## Data provided
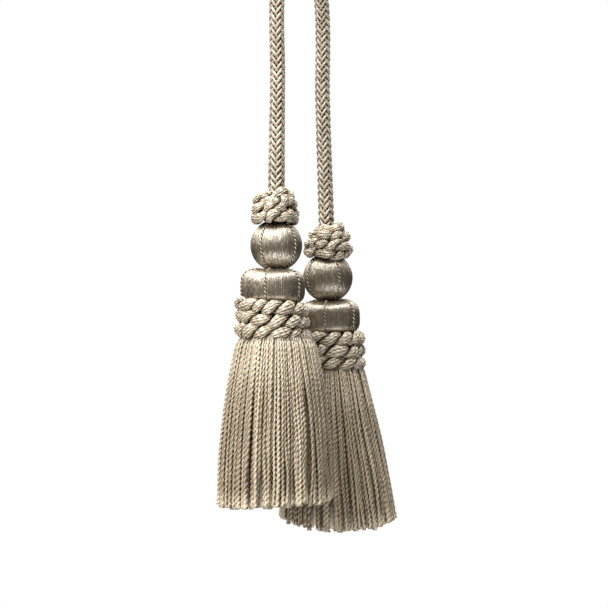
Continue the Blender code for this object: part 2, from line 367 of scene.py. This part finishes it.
--
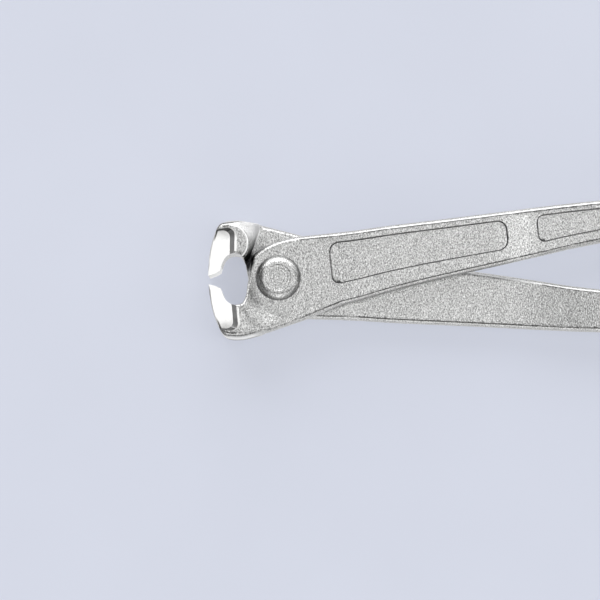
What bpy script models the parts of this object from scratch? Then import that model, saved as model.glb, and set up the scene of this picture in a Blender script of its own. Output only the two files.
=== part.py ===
==
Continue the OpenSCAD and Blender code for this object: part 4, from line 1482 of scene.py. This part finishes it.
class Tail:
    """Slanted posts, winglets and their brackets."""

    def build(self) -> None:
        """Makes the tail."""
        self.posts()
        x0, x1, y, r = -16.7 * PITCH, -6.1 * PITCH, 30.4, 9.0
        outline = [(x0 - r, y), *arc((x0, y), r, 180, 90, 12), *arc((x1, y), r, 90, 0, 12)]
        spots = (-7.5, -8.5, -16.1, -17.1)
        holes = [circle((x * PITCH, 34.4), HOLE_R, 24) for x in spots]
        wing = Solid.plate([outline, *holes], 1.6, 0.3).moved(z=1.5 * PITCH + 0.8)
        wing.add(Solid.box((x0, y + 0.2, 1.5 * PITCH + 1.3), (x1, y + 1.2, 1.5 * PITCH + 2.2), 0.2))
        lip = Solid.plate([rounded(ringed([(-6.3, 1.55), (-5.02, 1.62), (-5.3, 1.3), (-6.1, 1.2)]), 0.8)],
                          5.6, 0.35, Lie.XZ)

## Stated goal
Select and copy every line of the listing with the word "scene".

## Full output
Continue the Blender code for this object: part 2, from line 367 of scene.py. This part finishes it.
What bpy script models the parts of this object from scratch? Then import that model, saved as model.glb, and set up the scene of this picture in a Blender script of its own. Output only the two files.
Continue the OpenSCAD and Blender code for this object: part 4, from line 1482 of scene.py. This part finishes it.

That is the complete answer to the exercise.